Sağlık alanındaki sorunlar arasından öne çıkanlar ise şöyle:

-“Sahra hastanesi kurma isteklerine karşılık Sağlık Bakanlığı’nın kurumlara izin vermemesi ve sürecin alanda doğru yönetilememesi,

-Birinci basamak sağlık hizmetlerinin etkin şekilde sağlanamaması ve çok kısıtlı imkânlarla yürütülüyor oluşu,

-Yaşanan en büyük sorunlardan birisinin temiz su sorunu olması ve bu sorunun etkin bir takibinin yapılmaması,

-Yeni doğan bebeklerin çok önemli olan taramalarının yapılamaması aynı zamanda gebelerin de bu tür sorunlarla karşı karşıya kalmaları. Kendi imkânları doğrultusunda kontrollerinin yapılmasına çabalandığını ama bunun sistematik bir şekilde ilerlememesi,

-Sahada ekiplerin doğum kontrol malzemeleri dağıtıyor olmasına rağmen kadınların partnerlerinin bazı durumlarda bunu kullanmayı reddetmesinden dolayı kadınların gizli yöntemlere başvurması,

-Vatandaşların psikososyal sağlığının büyük ölçüde göz ardı edilmesi.”

Devamında, “Bütüncül sağlığın ön plana çıkarılması”, “Savunmasız gruplar için özelleştirilmiş sağlık hizmetlerin sunulması amacıyla sivil toplum örgütlerinin kamuyu iten bir güç olması”, “İlaçlarla ilgili bir tedarik zinciri oluşturulması. Özellikle psikososyal destek mekanizmaları konusunda dayanışma halinde olunması ve bu alanda çalışan örgütlerin sürece etkin şekilde dahil edilmesi”, “Yapılacak bütün çalışmaların engelli perspektifinden de değerlendirilmesi. Engellilerin ihtiyacı dikkate alarak çalışmaların yapılması” ve “Kadınlarla ilgili yapılacak çalışmalarda engelli doğumların önlenmesi adına da neler yapılmalı konusunun gündemde tutulması” önerilerine yer verildi.

“HAYVANLARIN KURTARILMA ÇALIŞMASI İÇİN ÖNCEDEN HAZIRLIK OLMADI”

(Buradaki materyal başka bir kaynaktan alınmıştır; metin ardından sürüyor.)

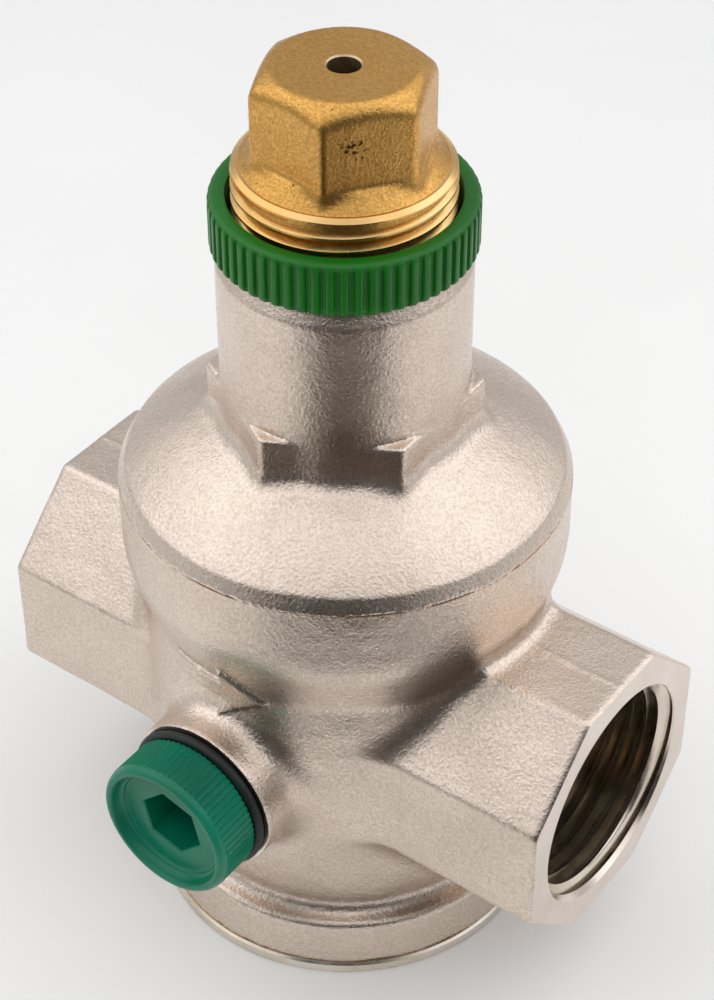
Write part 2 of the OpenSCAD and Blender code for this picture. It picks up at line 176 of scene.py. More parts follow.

Raporda, son olarak “Ekoloji, Çevre ve Hayvan Hakları” alanında tespit edilen sorunlara yer verildi. Bu alanda, “Hayvanları kurtarmak için fazla iş makinesi ihtiyacının olması ve bu anlamda etkin bir planlamanın yapılmamış olması”, “Kırsalda bulunan hayvanların depremden kurtulmuş olsalar bile yemlerinin, kalacak yerlerinin olmaması”, “70-80 milyon ton moloz bulunması ve döküldükleri yer itibariyle bu molozların tehlike oluşturması”, “Tarım alanlarına ve sulak alanlara dökülen molozların yaratacağı ekolojik sorunlar” ve “Hayvanların kurtarılma çalışması için önceden bir hazırlık ya da planlamanın olmaması” gibi sorunların varlığı belirtildi. Ardından şu önerilere yer verildi:

-“Bir afet durumunda molozların nereye döküleceğinin belirlenmiş olması. Etkin işleyen bir deprem atık yönetiminin devreye sokulması,

-Kırsalda yaşayan hayvanlar için derneklerin ayrıca çalışmalar yapması,

-Afet önleme programlarına, sürdürülebilir kalkınma, doğal kaynak yönetimi, yoksulluğun azaltılması, çevre ve kentsel gelişim, iklim değişikliği alanlarındaki tüm sektörlerin bir arada katkı ve katılım sağlaması,

-Tüm canlıların efektif bir şekilde kurtarabilmesi için doğru hedeflere ayrılarak eksikliklerin etkin şekilde giderilmesi.”